Helge is focused on sustainability. The production is intended to go in a circle where everything is put to use: The goats graze so that the island does not become overgrown and so that the ticks will not thrive as well.
The goat's milk is used to make Chèvre, and the whey that is a by-product of our cheese production is used instead of water when we make buns and bread. These are baked in a wood-fired oven from 1885, which uses wood harvested on the island as fuel.
"There is a lot of forest here, and many big trees. If we had let everything be, the new vegetation would not get any light to grow," says Helge.
They use the fuel to make environmentally friendly coal.
"We want it to be used as an alternative to disposable grills," he says.
The next step will be salt production.
"We get water from the Oslo Fjord and the salt is extracted using heat from charring the coal. We can use some of the salt in the food, but we also want to offer Håøya Salt to our guests.

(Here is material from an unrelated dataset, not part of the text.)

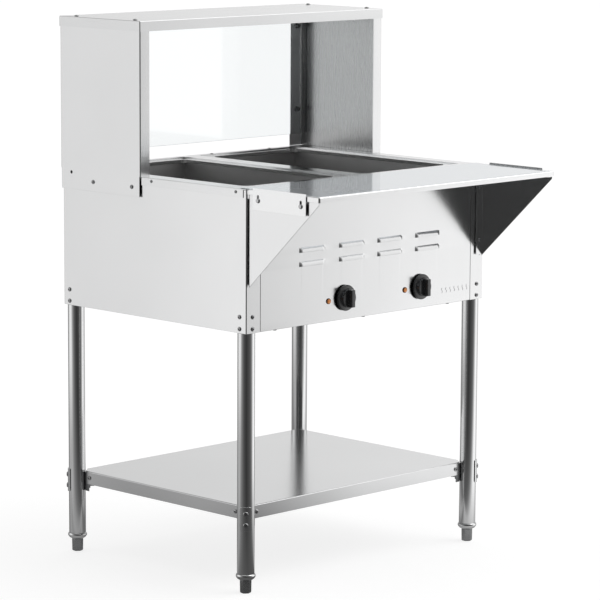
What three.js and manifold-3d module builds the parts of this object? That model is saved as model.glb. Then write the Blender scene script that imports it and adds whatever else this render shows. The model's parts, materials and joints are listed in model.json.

That way, they can salt their food throughout the winter while thinking of this place.
It apparently led to great fascination among the guests when they recently fired up a pot of salt from the fjord.
"It has a bigger 'wow factor' than the cheese production, perhaps because it is less abstract and very easy to understand," says Helge.
According to the goat farmer, they have already grown out of their existing premises, and the need for space is increasing with several hundred guests being served on a given day.
"We have begun to explore the possibility of renovating an old brick building a little further into the island," says Helge.
In addition to increased production, more space will make it easier to show visitors what they do and how the processes are done. Both for guests and through educational programmes for schools.
"It's awesome to think about what we can accomplish here. A little scary, too," he says and smiles.